__TASK REQUIREMENTS__
Each line below is to be written out in full, exactly as shown.

------ SUPPLIED DATA ------

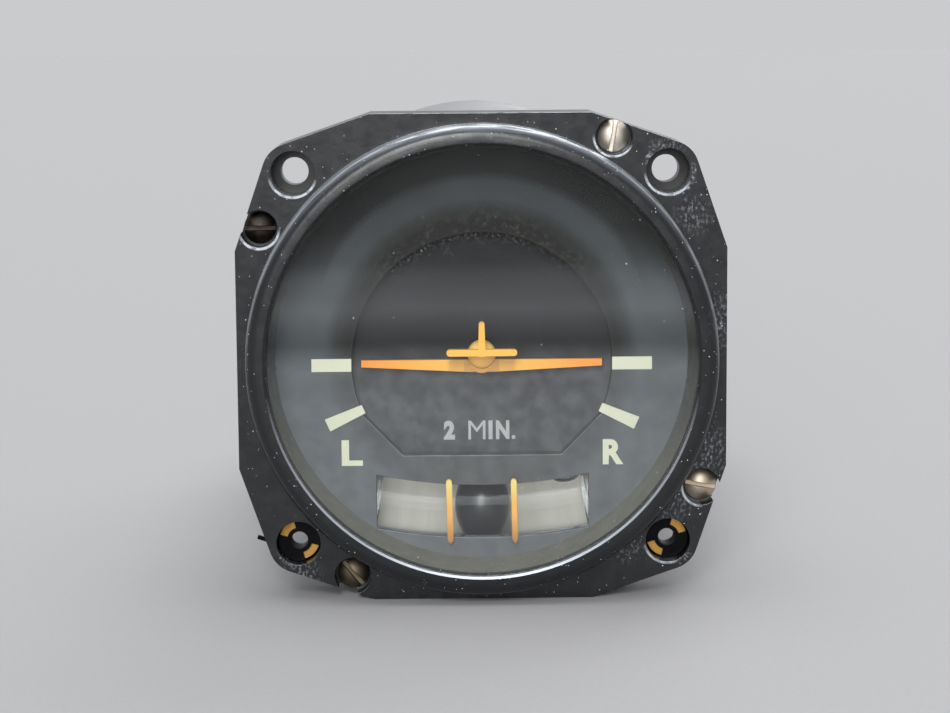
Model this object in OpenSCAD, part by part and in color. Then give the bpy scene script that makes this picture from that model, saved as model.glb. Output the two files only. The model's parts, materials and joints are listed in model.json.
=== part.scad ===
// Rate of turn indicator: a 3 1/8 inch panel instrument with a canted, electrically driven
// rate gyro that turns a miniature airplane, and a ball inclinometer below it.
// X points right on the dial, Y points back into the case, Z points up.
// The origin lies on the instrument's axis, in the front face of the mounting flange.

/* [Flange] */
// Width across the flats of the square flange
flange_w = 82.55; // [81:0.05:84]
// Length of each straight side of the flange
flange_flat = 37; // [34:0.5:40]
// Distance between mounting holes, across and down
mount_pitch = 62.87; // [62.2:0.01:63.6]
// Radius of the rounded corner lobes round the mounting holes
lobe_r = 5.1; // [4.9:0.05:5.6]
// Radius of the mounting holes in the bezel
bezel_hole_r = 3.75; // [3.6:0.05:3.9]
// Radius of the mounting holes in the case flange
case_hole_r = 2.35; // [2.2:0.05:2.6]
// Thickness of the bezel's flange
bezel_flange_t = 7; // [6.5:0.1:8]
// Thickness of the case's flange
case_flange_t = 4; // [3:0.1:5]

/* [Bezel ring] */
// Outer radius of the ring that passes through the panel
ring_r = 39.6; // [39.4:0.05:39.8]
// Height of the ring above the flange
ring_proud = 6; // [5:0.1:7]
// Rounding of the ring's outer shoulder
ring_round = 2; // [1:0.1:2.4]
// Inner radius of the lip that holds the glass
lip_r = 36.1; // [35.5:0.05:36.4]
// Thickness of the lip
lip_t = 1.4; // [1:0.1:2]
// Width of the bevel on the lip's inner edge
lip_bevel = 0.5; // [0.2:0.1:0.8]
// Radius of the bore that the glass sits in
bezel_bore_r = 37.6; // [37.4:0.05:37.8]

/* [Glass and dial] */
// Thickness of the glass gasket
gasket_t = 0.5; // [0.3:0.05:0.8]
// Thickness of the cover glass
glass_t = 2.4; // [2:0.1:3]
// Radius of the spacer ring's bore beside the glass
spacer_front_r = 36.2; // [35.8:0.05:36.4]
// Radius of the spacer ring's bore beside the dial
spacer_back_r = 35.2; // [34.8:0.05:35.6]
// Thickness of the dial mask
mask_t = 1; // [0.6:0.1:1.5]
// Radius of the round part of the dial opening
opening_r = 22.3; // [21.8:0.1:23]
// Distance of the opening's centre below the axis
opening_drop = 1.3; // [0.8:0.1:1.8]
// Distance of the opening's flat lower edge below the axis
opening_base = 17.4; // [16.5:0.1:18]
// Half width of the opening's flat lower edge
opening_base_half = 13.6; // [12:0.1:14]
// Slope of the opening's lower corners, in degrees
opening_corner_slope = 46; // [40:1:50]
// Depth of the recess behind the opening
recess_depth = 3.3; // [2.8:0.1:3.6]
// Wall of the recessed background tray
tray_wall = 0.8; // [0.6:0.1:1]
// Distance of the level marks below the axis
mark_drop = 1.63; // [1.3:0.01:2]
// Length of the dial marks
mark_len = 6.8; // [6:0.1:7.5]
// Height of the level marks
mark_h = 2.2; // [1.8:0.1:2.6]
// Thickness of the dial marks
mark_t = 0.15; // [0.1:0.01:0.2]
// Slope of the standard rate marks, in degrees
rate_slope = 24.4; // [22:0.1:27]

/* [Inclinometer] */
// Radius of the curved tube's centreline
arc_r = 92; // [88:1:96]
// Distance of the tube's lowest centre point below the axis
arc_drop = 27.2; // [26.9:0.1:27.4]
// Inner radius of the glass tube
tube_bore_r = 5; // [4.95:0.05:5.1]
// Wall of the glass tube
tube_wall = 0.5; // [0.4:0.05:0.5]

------

__SOLUTION TO THIS EXERCISE__
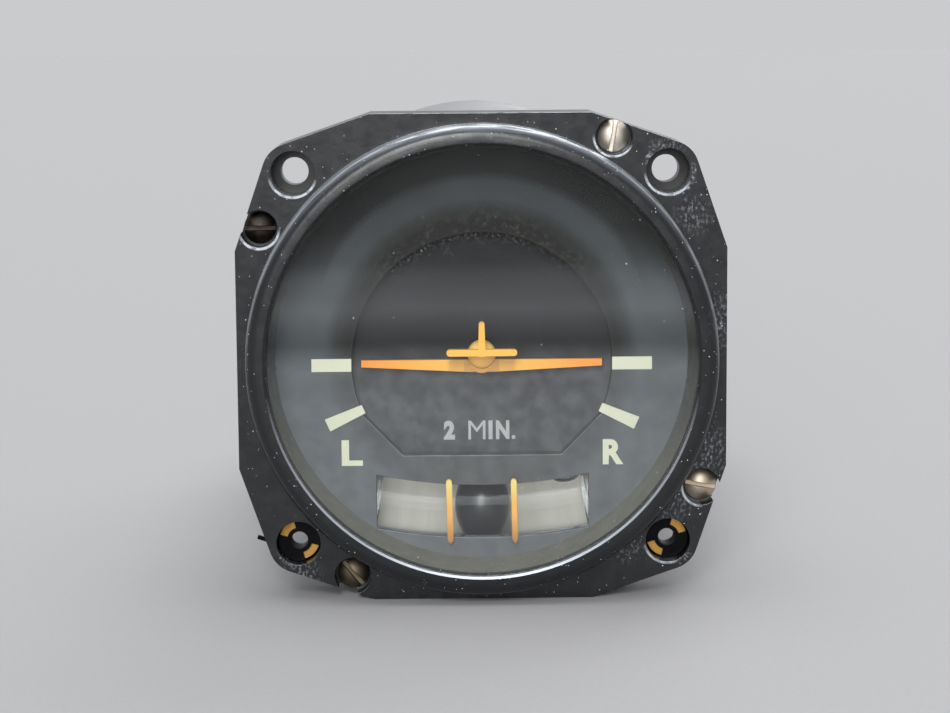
Model this object in OpenSCAD, part by part and in color. Then give the bpy scene script that makes this picture from that model, saved as model.glb. Output the two files only. The model's parts, materials and joints are listed in model.json.
=== part.scad ===
// Rate of turn indicator: a 3 1/8 inch panel instrument with a canted, electrically driven
// rate gyro that turns a miniature airplane, and a ball inclinometer below it.
// X points right on the dial, Y points back into the case, Z points up.
// The origin lies on the instrument's axis, in the front face of the mounting flange.

/* [Flange] */
// Width across the flats of the square flange
flange_w = 82.55; // [81:0.05:84]
// Length of each straight side of the flange
flange_flat = 37; // [34:0.5:40]
// Distance between mounting holes, across and down
mount_pitch = 62.87; // [62.2:0.01:63.6]
// Radius of the rounded corner lobes round the mounting holes
lobe_r = 5.1; // [4.9:0.05:5.6]
// Radius of the mounting holes in the bezel
bezel_hole_r = 3.75; // [3.6:0.05:3.9]
// Radius of the mounting holes in the case flange
case_hole_r = 2.35; // [2.2:0.05:2.6]
// Thickness of the bezel's flange
bezel_flange_t = 7; // [6.5:0.1:8]
// Thickness of the case's flange
case_flange_t = 4; // [3:0.1:5]

/* [Bezel ring] */
// Outer radius of the ring that passes through the panel
ring_r = 39.6; // [39.4:0.05:39.8]
// Height of the ring above the flange
ring_proud = 6; // [5:0.1:7]
// Rounding of the ring's outer shoulder
ring_round = 2; // [1:0.1:2.4]
// Inner radius of the lip that holds the glass
lip_r = 36.1; // [35.5:0.05:36.4]
// Thickness of the lip
lip_t = 1.4; // [1:0.1:2]
// Width of the bevel on the lip's inner edge
lip_bevel = 0.5; // [0.2:0.1:0.8]
// Radius of the bore that the glass sits in
bezel_bore_r = 37.6; // [37.4:0.05:37.8]

/* [Glass and dial] */
// Thickness of the glass gasket
gasket_t = 0.5; // [0.3:0.05:0.8]
// Thickness of the cover glass
glass_t = 2.4; // [2:0.1:3]
// Radius of the spacer ring's bore beside the glass
spacer_front_r = 36.2; // [35.8:0.05:36.4]
// Radius of the spacer ring's bore beside the dial
spacer_back_r = 35.2; // [34.8:0.05:35.6]
// Thickness of the dial mask
mask_t = 1; // [0.6:0.1:1.5]
// Radius of the round part of the dial opening
opening_r = 22.3; // [21.8:0.1:23]
// Distance of the opening's centre below the axis
opening_drop = 1.3; // [0.8:0.1:1.8]
// Distance of the opening's flat lower edge below the axis
opening_base = 17.4; // [16.5:0.1:18]
// Half width of the opening's flat lower edge
opening_base_half = 13.6; // [12:0.1:14]
// Slope of the opening's lower corners, in degrees
opening_corner_slope = 46; // [40:1:50]
// Depth of the recess behind the opening
recess_depth = 3.3; // [2.8:0.1:3.6]
// Wall of the recessed background tray
tray_wall = 0.8; // [0.6:0.1:1]
// Distance of the level marks below the axis
mark_drop = 1.63; // [1.3:0.01:2]
// Length of the dial marks
mark_len = 6.8; // [6:0.1:7.5]
// Height of the level marks
mark_h = 2.2; // [1.8:0.1:2.6]
// Thickness of the dial marks
mark_t = 0.15; // [0.1:0.01:0.2]
// Slope of the standard rate marks, in degrees
rate_slope = 24.4; // [22:0.1:27]

/* [Inclinometer] */
// Radius of the curved tube's centreline
arc_r = 92; // [88:1:96]
// Distance of the tube's lowest centre point below the axis
arc_drop = 27.2; // [26.9:0.1:27.4]
// Inner radius of the glass tube
tube_bore_r = 5; // [4.95:0.05:5.1]
// Wall of the glass tube
tube_wall = 0.5; // [0.4:0.05:0.5]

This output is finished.